A common starting point at the IGF has been that offline rights must apply equally online. But views diverge rapidly on whether access to the internet is or should be a human right. “No,” says a lawyer, jumping to his feet, “we cannot defend that in court”; “yes” is the riposte from a senior Kenyan official, adding that “as more people in Kenya use mobiles for simple money transfers, lack of access to such a service would block many people from normal economic activities as well as from wider information and debates.”

Switch to another session and a Council of Europe official is arguing — strangely — that we probably cannot avoid population-wide databases on our digital comms, so we must control who has access and how. A speaker from India in a subsequent session disagrees strongly calling such big data projects “a big catastrophe”.

Azerbaijani writer, Emin Milli explains that in Azerbaijan you can freely write on Twitter or Facebook, but the problem is what happens afterwards. The regime targets writers and bloggers with the aim of creating more widespread intimidation and self-censorship — online and offline censorship intertwine.

 

EU MEP Marietje Schaake talks of “cat and mouse” games between states pushing for security — and repression — and of activists creatively finding ways to assert their freedom and rights. She calls for export controls on digital surveillance technology as a priority and urges the EU to develop a full digital strategy that can be applied to its external policies.

In yet another session, the need for anonymity online is debated and strongly defended with the chairman summing up by saying that “protection of anonymity is an absolute priority and ISPs (Internet Service Providers) must go as far as possible to defend it.”

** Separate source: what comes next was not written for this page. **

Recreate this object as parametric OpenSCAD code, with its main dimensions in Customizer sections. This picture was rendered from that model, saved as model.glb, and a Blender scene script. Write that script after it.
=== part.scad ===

As I head off to join a panel on cyber security, privacy and openness, I am sure I will encounter a range of views including some passionate disagreements. But I know too that many, if not all, of these voices will be arguing about how to keep and promote our internet freedom — and if we can build this debate and these networks, then we can stand up to those who are acting both openly and covertly to undermine those freedoms.